Abstract (optional). A couple paragraphs that lay out the main argument of your operating system. First, give a brief motivation: a few sentences about what’s wrong with current systems, or future developments that will cause problems for current systems. Then, describe in brief the core ideas of your system.
Introduction. The first several paragraphs of a speculative operating system paper often describe the degraded dystopia into which today’s systems have sunk. Identify a problem, pain point, or issue with current systems and explain its consequences. Then describe how these issues could be solved by a different system architecture. Usually a figure will help.
Design. Explain at a high level how your system architecture or subsystem architecture might work. Is there an important missing abstraction around which you believe operating systems should be built?
Discussion. No new system architecture will solve all problems. What might hold back the development and deployment of your proposal? How might current system architectures be better?
References. You should do a literature review and cite several papers throughout, though a full related work section is not required.

I would try to write the introduction first; titles and abstracts often come last.

Potential directions

As you consider this assignment, it may be useful to consider how previous researchers have come up with new operating system architectures. Here are some examples.

New hardware. New hardware features often inspire new system designs because they reveal unexpected consequences of the old designs. For example, as CPU became relatively faster than stable storage, OS virtual memory internals focused less on swapping (moving process images to and from disk) and more on memory management and performance.
- Embedded devices, like Internet-enabled light bulbs, run operating systems. Are conventional, monolithic system architectures too big and too inherently insecure for these devices? Could a system redesign make problems with embedded devices less common and less frustrating?
- Fast, byte-addressable persistent memory, including 3D XPoint and other, even cooler technologies, is a durable storage technology (meaning data survives power loss) that offers much lower latencies and much higher performance than SSDs. Does this kind of memory change the tradeoffs between volatile storage and stable storage around which OSes are built?

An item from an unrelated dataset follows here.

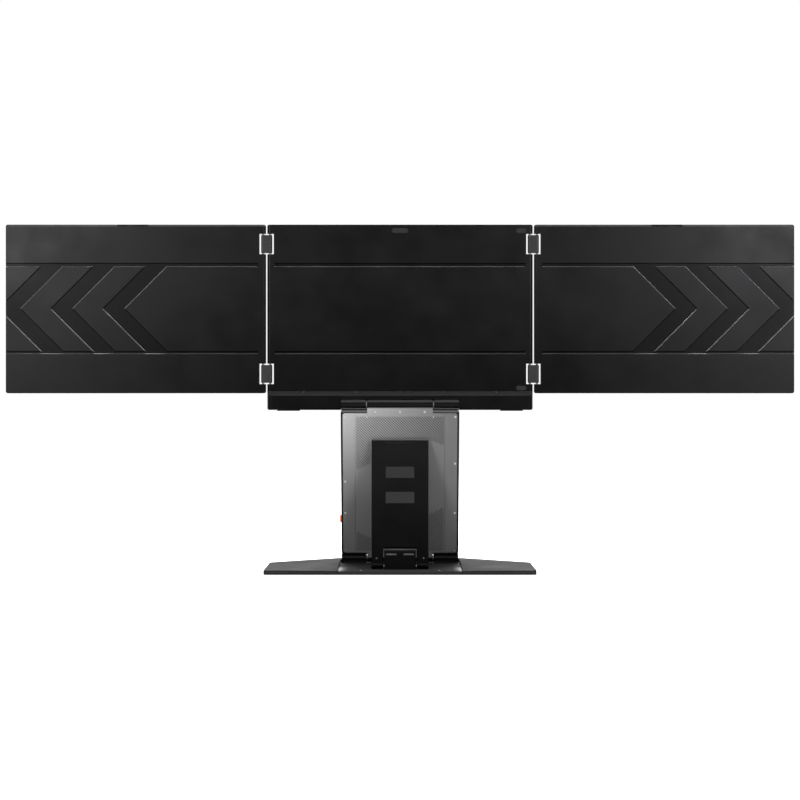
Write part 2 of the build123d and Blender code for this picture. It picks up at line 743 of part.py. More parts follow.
def link_notches(edge_x, inward):
    """Cuts for both links in a panel's hinge edge, with the bores of their pins."""
    pin_x = link_x + inward * LINK_PIN_SPAN / 2
    x0, x1 = sorted((pin_x + inward * LINK_SWING, edge_x - inward * OVER))
    half = LINK_H / 2 + LINK_NOTCH_GAP
    bite = half + LINK_PIN_BITE + SLIP
    cuts = []
    for z in link_zs:
        cuts.append(block(x0, x1, panel_front - OVER, panel_rear + OVER, z - half, z + half))
        cuts.append(rod_z(LINK_PIN_R + RUN, z - bite, z + bite, pin_x, panel_mid))
    return cuts


def relief(face):
    """Cut with sloped walls, let into the rear face of the panels."""
    return extrude(Plane.XZ.offset(-panel_rear) * face, RELIEF, taper=RELIEF_SLOPE)


def groove_bars(x0, x1):
    """The two long grooves across a rear cover."""
    upper = panel_top - UPPER_GROOVE
    lower = panel_top - LOWER_GROOVE
    return [Pos((x0 + x1) / 2, upper - UPPER_GROOVE_H / 2) * Rectangle(x1 - x0, UPPER_GROOVE_H),
            Pos((x0 + x1) / 2, lower - LOWER_GROOVE_H / 2) * Rectangle(x1 - x0, LOWER_GROOVE_H)]


def chevron(x0):
    """Channel between two islands: two slanted arms that meet outward at mid height."""
    top = panel_top - UPPER_GROOVE - UPPER_GROOVE_H / 2
    low = panel_top - LOWER_GROOVE - LOWER_GROOVE_H / 2
    mid = (top + low) / 2
    tip = (top - low) / 2
    x1 = x0 + CHANNEL_W
    return Polygon((x0, low), (x1, low), (x1 + tip, mid), (x1, top), (x0, top), (x0 + tip, mid), align=None)


def wing_relief():
    """Both grooves, open at the wing's outer edge, and the channels between them."""
    upper, lower = groove_bars(wing_in + WING_GROOVE_END, wing_out + CHANNEL_W)
    face = upper + lower
    for n in range(CHANNELS):
        face += chevron(wing_in + FIELD_W + n * (CHANNEL_W + ISLAND_W))
    return relief(face)


def behind_split(shell):
    """What the rear cover keeps of a panel."""
    return split(shell, Plane.XZ.offset(-split_y), keep=Keep.BOTTOM)


def ahead_of_split(shell):
    """What the front frame keeps of a panel."""
    return split(shell, Plane.XZ.offset(-split_y), keep=Keep.TOP)


def screen_opening(x0, x1, y0, y1, grow):
    return block(x0 - grow, x1 + grow, y0, y1, screen_low - grow, screen_high + grow)


def glass(x0, x1):
    y0 = panel_front + GLASS_SINK
    return screen_opening(x0, x1, y0, y0 + GLASS_T, 0)


def display(x0, x1):
    """Screen cell and its backlight, behind the glass."""
    y0 = panel_front + GLASS_SINK + GLASS_T
    return screen_opening(x0, x1, y0, y0 + DISPLAY_T, 0)


# ---- wing panel, on the +X side

def bar_space():
    """Room for the rocker bar in the wing's top edge, open above and to the rear."""
    half = BAR_L / 2 + SLIP
    return block(bar_x - half, bar_x + half, panel_rear - BAR_D - 2 * SLIP, panel_rear + OVER, bar_floor,
                 panel_top + OVER)


def bar_stems(radius, low):
    """Stems under the bar, or their bores, down to the given height."""
    y = split_y - SWITCH_D / 2
    return [rod_z(radius, low, panel_top - BAR_H, bar_x + side * STEM_X, y) for side in (-1, 1)]


def switch_strip(grow):
    """Strip with the two switches under the bar's stems, against the rear cover."""
    half = STEM_X + SWITCH_D / 2 + grow
    return block(bar_x - half, bar_x + half, split_y - SWITCH_D - grow, split_y,
                 switch_low - grow, switch_high + grow)


def wing_shell():
    body = rounded_slab(wing_in, wing_out, wing_low, panel_top, ("low",))
    for cut in link_notches(wing_in, 1):
        body -= cut
    return body - bar_space()


def wing_cover(shell):
    return behind_split(shell) - wing_relief()


def wing_frame(shell):
    body = ahead_of_split(shell)
    body -= screen_opening(wing_screen_in, wing_screen_out, panel_front - OVER, split_y, FIT)
    for bore in bar_stems(STEM_R + SLIP, switch_high):
        body -= bore
    return body - switch_strip(FIT)


def wing_driver_board():
    """Board on the inside of the rear cover, behind the foot of the screen."""
    x0 = wing_screen_in + DRIVER_IN
    z0 = screen_low + DRIVER_UP
    return block(x0, x0 + DRIVER_W, split_y - BOARD_T, split_y, z0, z0 + DRIVER_H)


def wing_bar():
    """Rocker bar on two stems."""
    y1 = panel_rear - SLIP
    half = BAR_L / 2
    body = block(bar_x - half, bar_x + half, y1 - BAR_D, y1, panel_top - BAR_H, panel_top)
    body = chamfer(body.faces().sort_by(Axis.Z)[-1].edges(), EDGE_BREAK)
    for stem in bar_stems(STEM_R, stem_low):
        body += stem
    return body


# ---- centre panel

def chin_block():
    """Thicker foot of the centre panel, with a sloped ledge above it."""
    low = centre_low
    high = low + CHIN_H + LEDGE_H
    side = [(split_y, low), (chin_rear - CHIN_BEVEL, low), (chin_rear, low + CHIN_BEVEL),
            (chin_rear, low + CHIN_H), (panel_rear, high), (split_y, high)]
    end = centre_half - CHIN_INSET
    body = prism_x(side, -end, end)
    section = Pos(0, chin_rear - panel_t) * RectangleRounded(2 * end, 2 * panel_t, CHIN_END_R)
    body &= extrude(Plane.XY.offset(low - OVER) * section, high - low + 2 * OVER)
    return body & plate(-end, end, low, panel_top, split_y, chin_rear, CORNER_R)


def barrel_recess():
    """Space for the upper hinge, open to the rear and below."""
    front = panel_front + RECESS_SKIN
    ceiling = upper_z + UPPER_R + RECESS_AIR
    side = [(front, centre_low - OVER), (chin_rear + OVER, centre_low - OVER), (chin_rear + OVER, ceiling),
            (upper_y - CEILING_FRONT, ceiling), (front, upper_z + RECESS_SHOULDER)]
    half = knuckle_out + RECESS_END_GAP
    return prism_x(side, -half, half)


def centre_shell():
    body = rounded_slab(-centre_half, centre_half, centre_low, panel_top, ("low", "high"))
    body += chin_block()
    body -= barrel_recess()
    for cut in link_notches(centre_half, -1):
        for piece in mirror_pair(cut):
            body -= piece
    return body


def chin_pocket(y0, y1):
    """Hollow of the chin on the +X side of the barrel recess."""
    x0 = knuckle_out + RECESS_END_GAP + CHIN_WALL
    x1 = centre_pin_x - LINK_SWING
    return block(x0, x1, y0, y1, centre_low + CHIN_FLOOR, centre_low + CHIN_H - CHIN_ROOF)


def chin_screw_xs():
    return [-CHIN_SCREW_END, -CHIN_SCREW_PITCH, 0.0, CHIN_SCREW_PITCH, CHIN_SCREW_END]


def chin_screws(make):
    y = panel_rear - SCREW_SINK
    return [facing_rear(x, y, centre_low + CHIN_SCREW_UP) * make(SCREW_L) for x in chin_screw_xs()]


def chin_screw_notch(x):
    """Notch in the sloped ledge that gives room to a screw's head."""
    return rod_y(SCREW_R, panel_rear - SCREW_SINK, chin_rear, x, centre_low + CHIN_SCREW_UP)


def cover_plugs():
    """Rubber plugs in the centre cover: one at the top, two near the -X edge."""
    side = PLUG_SIDE - centre_half
    top_z = panel_top - TOP_PLUG_DROP
    places = [(0.0, top_z, TOP_PLUG_W, TOP_PLUG_H), (side, top_z, SIDE_PLUG_W, SIDE_PLUG_H),
              (side, centre_low + SIDE_PLUG_UP, SIDE_PLUG_W, SIDE_PLUG_H)]
    return [plate(x - w / 2, x + w / 2, z - h / 2, z + h / 2, panel_rear - PLUG_T, panel_rear, h / 2 - FIT)
            for x, z, w, h in places]


def centre_cover(shell):
    body = behind_split(shell)
    end = centre_half - CENTRE_GROOVE_END
    cuts = [relief(bar) for bar in groove_bars(-end, end)]
    cuts += mirror_pair(chin_pocket(split_y, chin_rear - CHIN_WALL))
    cuts += chin_screws(screw_hole)
    cuts += [chin_screw_notch(x) for x in chin_screw_xs()]
    for cut in cuts + cover_plugs():
        body -= cut
    return body


def centre_frame(shell):
    body = ahead_of_split(shell)
    body -= screen_opening(-SCREEN_W / 2, SCREEN_W / 2, panel_front - OVER, split_y, FIT)
    for cut in mirror_pair(chin_pocket(panel_front + RECESS_SKIN, split_y)) + chin_screws(screw_hole):
        body -= cut
    return body


def centre_foot():
    """Rubber strip under the chin."""
    y_mid = (panel_front + chin_rear) / 2
    strip = extrude(SlotOverall(CHIN_FOOT_W, CHIN_FOOT_D), CHIN_FOOT_T)
    return Pos(CHIN_FOOT_X, y_mid, centre_low - CHIN_FOOT_T) * strip


def centre_knuckle():
    """Outer part of the upper hinge, with the web that ties it to the panel."""
    body = round_ends(rod_x(UPPER_R, knuckle_in, knuckle_out, upper_y, upper_z))
    web = block(knuckle_in + EDGE_BREAK, knuckle_out - EDGE_BREAK, panel_front, upper_y,
                upper_z, upper_z + 2 * UPPER_R)
    body += web & barrel_recess()
    return body - rod_x(PIN_R + RUN, knuckle_in, knuckle_out - KNUCKLE_WALL + SLIP, upper_y, upper_z)


def centre_main_board():
    """Driver board in one chin pocket, lifted off the front wall by its tall parts."""
    room = chin_pocket(panel_front + RECESS_SKIN, split_y).bounding_box()
    x0 = room.min.X + MAIN_BOARD_GAP
    x1 = room.max.X - MAIN_BOARD_GAP
    y0 = room.min.Y + MAIN_BOARD_LIFT
    z0 = room.min.Z + FIT
    z1 = room.max.Z - FIT
    body = block(x0, x1, y0, y0 + BOARD_T, z0, z1)
    pitch = (x1 - x0) / MAIN_CHIPS
    for n in range(MAIN_CHIPS):
        x = x0 + (n + 0.5) * pitch
        body += block(x - MAIN_CHIP_W / 2, x + MAIN_CHIP_W / 2, room.min.Y, y0 + BOARD_T + CHIP_T,
                      z0 + MAIN_CHIP_EDGE, z1 - MAIN_CHIP_EDGE)
    return body


# ---- links

def link_block(z):
    width = LINK_PIN_SPAN + 2 * LINK_END
    section = Pos(link_x, panel_mid) * RectangleRounded(width, LINK_T, LINK_R)
    body = extrude(Plane.XY.offset(z - LINK_H / 2) * section, LINK_H)
    body = fillet(body.faces().sort_by(Axis.Z)[-1].edges(), LINK_EDGE_R)
    body = fillet(body.faces().sort_by(Axis.Z)[0].edges(), LINK_EDGE_R)
    for x in (centre_pin_x, wing_pin_x):
        body -= rod_z(LINK_PIN_R, z - LINK_H, z + LINK_H, x, panel_mid)
    return body


def link_pin(x, z):
    reach = LINK_H / 2 + LINK_NOTCH_GAP + LINK_PIN_BITE
    return rod_z(LINK_PIN_R, z - reach, z + reach, x, panel_mid)


# ---- write every piece

def save(name, shape):
    export_step(shape, f"parts/{name}.step")


os.makedirs("parts", exist_ok=True)

save("base_plate", base_plate())
save("base_deck", base_deck())
save("base_closing_sheet", base_sheet())
save("base_ballast", group(mirror_pair(ballast_bar(0))))
save("base_feet", group(base_feet()))
save("base_deck_screws", group([place * screw(deck_screw_length()) for place in deck_screw_places()]))
save("lower_knuckles", group(mirror_pair(lower_knuckle())))
save("lower_hinge_pins", group(mirror_pair(hinge_pin(lower_y, lower_z))))
save("lower_hinge_washers", group(mirror_pair(hinge_washer(lower_y, lower_z))))
save("strut_lug", strut_lug())
save("strut_lug_leaves", group(mirror_pair(lug_leaf())))
save("strut_pin", strut_pin())

save("spine_chassis", lean(spine_chassis()))
save("spine_cover", lean(spine_cover()))
save("spine_hub_board", lean(spine_hub_board()))
save("spine_ports", group([lean(spine_port(z)) for z in port_heights()]))
save("spine_key_switch", lean(key_switch()))
save("spine_lower_barrel", lean(barrel(LOWER_R, 0, RUN)))
save("spine_upper_barrel", lean(barrel(UPPER_R, SPINE_L, 0)))
save("upper_hinge_pins", group(mirror_pair(hinge_pin(upper_y, upper_z))))
save("upper_hinge_washers", group(mirror_pair(hinge_washer(upper_y, upper_z))))
save("spine_cover_screws", group([lean(s) for s in cover_screws(screw)]))
save("power_key", lean(power_key()))

save("strut_plate", prop(strut_plate()))
save("strut_pads", group([prop(strut_pad(up)) for up in PAD_UPS]))
save("strut_bumper", prop(strut_bumper()))
save("strut_screws", group([prop(s) for s in strut_screws(screw)]))

centre = centre_shell()
save("centre_rear_cover", centre_cover(centre))
save("centre_front_frame", centre_frame(centre))
save("centre_screen_glass", glass(-SCREEN_W / 2, SCREEN_W / 2))
save("centre_display", display(-SCREEN_W / 2, SCREEN_W / 2))
save("centre_main_board", centre_main_board())
save("centre_knuckles", group(mirror_pair(centre_knuckle())))
save("centre_chin_screws", group(chin_screws(screw)))
save("centre_chin_feet", group(mirror_pair(centre_foot())))
save("centre_cover_plugs", group(cover_plugs()))

wing = wing_shell()
wing_pieces = {
    "wing_rear_cover": wing_cover(wing),
    "wing_front_frame": wing_frame(wing),
    "wing_screen_glass": glass(wing_screen_in, wing_screen_out),
    "wing_display": display(wing_screen_in, wing_screen_out),
    "wing_driver_board": wing_driver_board(),
    "wing_rocker_bar": wing_bar(),
    "wing_bar_switches": switch_strip(0),
    "link_upper": link_block(link_zs[0]),
    "link_lower": link_block(link_zs[1]),
    "link_pins": group([link_pin(x, z) for x in (centre_pin_x, wing_pin_x) for z in link_zs]),
}
for name, piece in wing_pieces.items():
    save(f"right_{name}", piece)
    save(f"left_{name}", mirror(piece, Plane.YZ))
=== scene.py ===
import json
import math

import bmesh
import bpy
from mathutils import Matrix, Vector

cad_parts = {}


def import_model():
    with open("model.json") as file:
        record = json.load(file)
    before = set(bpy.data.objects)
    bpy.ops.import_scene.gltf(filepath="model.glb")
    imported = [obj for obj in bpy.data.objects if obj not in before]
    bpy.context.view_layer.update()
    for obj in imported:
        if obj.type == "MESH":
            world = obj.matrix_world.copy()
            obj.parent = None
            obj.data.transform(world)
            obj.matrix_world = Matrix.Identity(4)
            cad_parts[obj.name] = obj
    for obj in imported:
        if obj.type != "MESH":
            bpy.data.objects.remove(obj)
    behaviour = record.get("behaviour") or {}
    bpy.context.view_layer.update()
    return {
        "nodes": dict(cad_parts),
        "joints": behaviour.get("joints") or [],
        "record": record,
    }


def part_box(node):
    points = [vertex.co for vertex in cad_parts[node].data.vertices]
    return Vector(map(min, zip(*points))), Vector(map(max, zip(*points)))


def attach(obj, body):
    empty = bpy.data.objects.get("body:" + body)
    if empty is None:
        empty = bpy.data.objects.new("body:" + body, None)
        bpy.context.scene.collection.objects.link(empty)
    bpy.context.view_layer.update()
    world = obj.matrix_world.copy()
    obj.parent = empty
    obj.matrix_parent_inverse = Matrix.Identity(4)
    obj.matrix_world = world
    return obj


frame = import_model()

MM = 0.001
joints = {joint["name"]: joint for joint in frame["joints"]}


# ---- places worked out from the frame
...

For example, if stable memory is fast enough, swapping becomes very inexpensive.
- GPUs are super important for many applications, including graphics and machine learning, but their features around multiplexing and fair scheduling aren’t well integrated with the operating system. Could a redesign help?
- Fast networking, especially fast interconnects in data centers, can build enormous computing capacity from the combination of many servers. But these super-computers run best when their components are all running smoothly. Scheduling mishaps in a single OS can slow down performance. Might we need a new operating system that’s built to minimize latency?

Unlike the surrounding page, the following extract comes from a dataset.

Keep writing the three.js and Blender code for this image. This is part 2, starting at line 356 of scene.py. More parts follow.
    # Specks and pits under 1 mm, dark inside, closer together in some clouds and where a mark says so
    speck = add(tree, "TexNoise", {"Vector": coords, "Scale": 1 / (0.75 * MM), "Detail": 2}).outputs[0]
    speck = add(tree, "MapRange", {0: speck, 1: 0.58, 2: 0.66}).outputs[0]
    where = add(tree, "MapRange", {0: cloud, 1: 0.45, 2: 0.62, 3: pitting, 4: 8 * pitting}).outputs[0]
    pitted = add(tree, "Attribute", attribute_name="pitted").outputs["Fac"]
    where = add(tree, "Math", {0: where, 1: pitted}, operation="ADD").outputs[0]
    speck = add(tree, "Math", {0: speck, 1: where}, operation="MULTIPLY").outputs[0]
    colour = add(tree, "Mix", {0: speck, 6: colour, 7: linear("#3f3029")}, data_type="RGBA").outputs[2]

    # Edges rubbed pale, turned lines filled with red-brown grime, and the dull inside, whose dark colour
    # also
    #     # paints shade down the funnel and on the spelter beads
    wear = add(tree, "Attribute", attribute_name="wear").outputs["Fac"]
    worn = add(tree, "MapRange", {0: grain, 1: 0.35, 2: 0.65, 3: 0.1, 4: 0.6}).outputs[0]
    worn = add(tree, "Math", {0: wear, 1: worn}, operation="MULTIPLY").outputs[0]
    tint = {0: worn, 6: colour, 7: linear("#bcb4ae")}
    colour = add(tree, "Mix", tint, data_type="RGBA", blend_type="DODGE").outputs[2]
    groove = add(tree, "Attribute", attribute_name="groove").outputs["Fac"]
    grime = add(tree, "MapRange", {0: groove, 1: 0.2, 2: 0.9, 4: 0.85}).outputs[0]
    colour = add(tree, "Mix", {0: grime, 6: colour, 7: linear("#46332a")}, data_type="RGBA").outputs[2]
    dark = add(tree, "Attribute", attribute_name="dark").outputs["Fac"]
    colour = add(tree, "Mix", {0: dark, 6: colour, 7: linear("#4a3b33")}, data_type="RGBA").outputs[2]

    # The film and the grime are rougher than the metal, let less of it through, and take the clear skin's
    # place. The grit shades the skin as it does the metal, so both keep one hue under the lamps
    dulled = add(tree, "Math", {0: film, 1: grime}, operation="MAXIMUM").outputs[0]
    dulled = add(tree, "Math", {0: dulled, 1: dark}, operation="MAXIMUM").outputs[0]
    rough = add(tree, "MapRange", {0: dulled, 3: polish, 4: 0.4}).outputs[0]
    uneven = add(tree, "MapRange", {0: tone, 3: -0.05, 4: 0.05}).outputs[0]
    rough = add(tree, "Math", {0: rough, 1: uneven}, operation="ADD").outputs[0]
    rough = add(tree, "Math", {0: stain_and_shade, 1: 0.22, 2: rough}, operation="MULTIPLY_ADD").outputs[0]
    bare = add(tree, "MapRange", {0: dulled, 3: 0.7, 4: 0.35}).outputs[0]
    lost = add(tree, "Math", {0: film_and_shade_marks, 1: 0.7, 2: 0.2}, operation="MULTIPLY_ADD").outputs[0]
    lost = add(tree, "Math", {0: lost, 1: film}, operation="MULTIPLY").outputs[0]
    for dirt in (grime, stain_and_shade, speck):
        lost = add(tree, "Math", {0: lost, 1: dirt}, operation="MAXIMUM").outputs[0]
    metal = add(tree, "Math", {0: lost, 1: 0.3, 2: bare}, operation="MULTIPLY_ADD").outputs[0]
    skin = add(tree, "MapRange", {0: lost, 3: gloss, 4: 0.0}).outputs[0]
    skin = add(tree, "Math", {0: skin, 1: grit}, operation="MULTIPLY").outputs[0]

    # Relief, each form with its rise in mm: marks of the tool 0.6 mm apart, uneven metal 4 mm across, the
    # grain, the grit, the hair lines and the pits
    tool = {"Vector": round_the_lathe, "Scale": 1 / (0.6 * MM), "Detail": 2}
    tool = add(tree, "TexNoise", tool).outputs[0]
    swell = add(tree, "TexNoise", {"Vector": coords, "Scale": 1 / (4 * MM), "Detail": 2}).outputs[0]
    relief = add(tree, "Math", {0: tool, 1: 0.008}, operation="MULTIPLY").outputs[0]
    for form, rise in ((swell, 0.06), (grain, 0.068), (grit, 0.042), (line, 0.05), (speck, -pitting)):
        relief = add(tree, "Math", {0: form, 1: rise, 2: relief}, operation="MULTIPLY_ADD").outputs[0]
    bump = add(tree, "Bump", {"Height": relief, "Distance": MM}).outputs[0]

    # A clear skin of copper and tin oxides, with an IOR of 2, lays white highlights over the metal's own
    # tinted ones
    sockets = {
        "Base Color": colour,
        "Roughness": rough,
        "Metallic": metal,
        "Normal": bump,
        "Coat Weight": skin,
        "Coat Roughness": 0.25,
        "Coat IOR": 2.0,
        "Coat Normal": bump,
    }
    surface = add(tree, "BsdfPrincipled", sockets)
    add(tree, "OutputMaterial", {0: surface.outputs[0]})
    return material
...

- What does quantum computing ask of the operating system?
New workloads. As new kinds of applications rise, they often expose issues with system APIs that sometimes lead to wholesale redesigns. For example, client-server architectures and the Web inspired new, scalable system calls for processing I/O.
- Bitcoin! Lots of problems to think about here: Could systems make it harder to lose a Bitcoin wallet? Could systems make it easier to process Bitcoin transactions?

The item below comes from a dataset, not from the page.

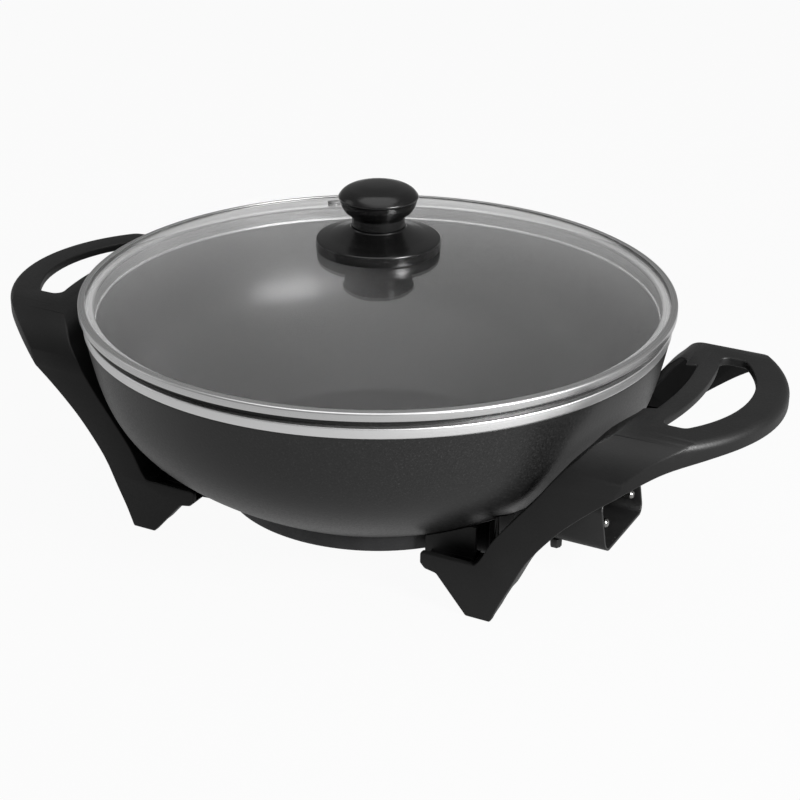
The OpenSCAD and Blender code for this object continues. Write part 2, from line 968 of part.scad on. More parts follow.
// Screw from under the glass, its pan head on a washer
module knob_screw() {
    color("#c9c9c9") {
        translate([0, 0, under_z - 2.3])
            cylinder(d = knob_screw_d, h = screw_end - under_z + 2.3 - 2);
        translate([0, 0, under_z - 5.3])
            difference() {
                cylinder(d = 2 * knob_screw_d, h = 3);
                for (a = [0, 90])
                    rotate([0, 0, a])
                        translate([-3, -0.6, -0.1])
                            cube([6, 1.2, 1.7]);
            }
    }
}

module knob_washer() {
    color("#d0d0d0")
        translate([0, 0, under_z - 2.3])
            difference() {
                cylinder(r = washer_r, h = 2.1);
                translate([0, 0, -over])
                    cylinder(d = knob_screw_d + 0.3, h = 5);
            }
}

wok_bowl();
rim_band();
heating_base();
heating_element();
terminal_pin_front();
terminal_pin_rear();
terminal_bush_front();
terminal_bush_rear();
sensor_sleeve();
socket_guard();
guard_screws();
right_handle();
left_handle();
right_screws();
left_screws();
right_washers();
left_washers();
lid_glass();
lid_ring();
lid_gasket();
vent_grommet();
knob_skirt();
knob_gasket();
lid_knob();
knob_insert();
knob_screw();
knob_washer();
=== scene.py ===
"""Electric wok: coated bowl on two moulded handle stands, with a domed glass lid."""

import math

import bpy
from mathutils import Matrix, Vector


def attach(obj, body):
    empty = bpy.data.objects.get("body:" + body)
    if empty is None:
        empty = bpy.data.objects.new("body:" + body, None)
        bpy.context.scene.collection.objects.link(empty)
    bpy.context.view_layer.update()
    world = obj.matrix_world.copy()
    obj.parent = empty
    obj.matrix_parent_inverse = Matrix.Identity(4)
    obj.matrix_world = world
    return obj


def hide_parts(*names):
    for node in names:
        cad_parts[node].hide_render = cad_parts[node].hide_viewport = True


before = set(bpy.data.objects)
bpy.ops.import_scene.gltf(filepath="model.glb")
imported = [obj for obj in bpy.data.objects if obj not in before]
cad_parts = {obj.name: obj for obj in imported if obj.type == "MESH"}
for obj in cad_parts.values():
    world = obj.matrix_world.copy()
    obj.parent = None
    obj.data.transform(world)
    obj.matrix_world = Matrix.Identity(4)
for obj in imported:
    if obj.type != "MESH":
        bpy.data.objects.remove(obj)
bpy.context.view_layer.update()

MM = 0.001

# Sizes of the wok in millimetres, the same as the solids have
FLOOR_R, FLOOR_Z = 96.0, 31.0
RIM_R, RIM_Z = 172.2, 140.0
WALL, FLOOR_T = 3.0, 3.5
BAND_T, BAND_H, BAND_DROP = 2.6, 6.0, 4.4
LIP_R = RIM_R - BAND_T
BAND_TOP = RIM_Z - BAND_DROP
BAND_Z = BAND_TOP - BAND_H
BAND_FIT, BAND_BULGE = 0.05, 0.4
# The wall's curve leans on two points: how far out or in, and at which share of the height
BELLY, BELLY_LEVEL = 65.0, 0.37
SHOULDER, SHOULDER_LEVEL = 9.0, 0.54
POST_X, POST_Y, POST_D = 86.0, 65.0, 12.0
POST_FOOT_Z, POST_TOP_Z = 27.1, 47.4

LID_R, LID_RING_H, LID_GAP = RIM_R + 2.8, 4.8, 0.3
LID_Z = RIM_Z + LID_GAP
LID_TOP = LID_Z + LID_RING_H
SKIRT_R = LIP_R - WALL - 0.6
SKIRT_H, RING_T = 10.0, 0.7
RING_FLAP, RING_ROOM, BEAD = 4.0, 0.9, 0.8
GLASS_R = LID_R - 2.6
GLASS_T, DOME_RISE = 3.0, 27.5
DOME_R = (GLASS_R**2 + DOME_RISE**2) / (2 * DOME_RISE)
CROWN_Z = LID_TOP - 0.8 + DOME_RISE
DOME_Z = CROWN_Z - DOME_R
KNOB_HOLE_R = 4.0
VENT_X, VENT_ANGLE, VENT_HOLE_R = 117.0, 132.0, 3.5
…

- Machine learning frameworks! This relates to GPUs, above, but overall machine learning workloads have very different performance characteristics. Could a new architecture take advantage of the predictability of these workloads to improve performance?
- Serverless computing and cloud computing!
New concerns. Just as new workloads sometimes arise, other aspects of the world sometimes change what matters most for existing workloads, making new cross-cutting concerns more important. New system designs can help.
- Security! Ubiquitous network connectivity and the (in some ways exaggerated) possibility of global-scale attacks make the security of today’s systems a much bigger concern. How would you build a system centered on security? Would you prove the system correct? Limit the damage that one system could do?
- Energy! Server farms are not the worst contributors to climate change (estimated to consume a couple percent of global electricity output per year, which itself is about 25% of greenhouse gas emissions), but waste not want not. Energy savings has been a major focus of consumer-grade processor design, and system changes were required to take advantage of energy-friendly processor features, such as dynamic voltage scaling.
- Inclusion! Systems like Linux are steeped in their own cultures and can sometimes reject outsiders. Some programming languages (such as Ruby, Rust) were developed intentionally for broadly inclusive community. Are systems ready for a similar transition?
Attacks. Some of the biggest recent reworks of Linux have been motivated by security concerns, such as the Spectre and Meltdown attacks that leverage processor speculation to violate kernel and process isolation. As attacks change, OS architectures change to adapt. Are there new attacks, or old attacks of renewed concern, that might recommend restructure?
- Browsers are incredibly important, but extremely complex. Could a different system design help browsers provide better security guarantees, for example by making it easier to separate Javascript code from core browser code?
- The speed of today’s computers make covert channels far more dangerous; it’s possible to steal surprising amounts of data using a covert channel attack. What would a system design look like that tried to avoid as many covert channels as possible?
Dissatisfaction. The Unix operating system was inspired by dissatisfaction with the complexity of MULTICS. The exokernel was inspired by dissatisfaction with monolithic kernels. Is there anything in today’s systems that annoys you? Don’t underestimate your annoyance: lean in!
Satisfaction. Maybe you like one aspect of a system and would like to redo the design of a system around that feature. For instance, conventional Unix I/O system calls, like read and write, are awkward and slow to use in event-driven programs, compared to other designs that resemble device communication rings. Maybe the entire kernel deserves reconstruction around one of those designs.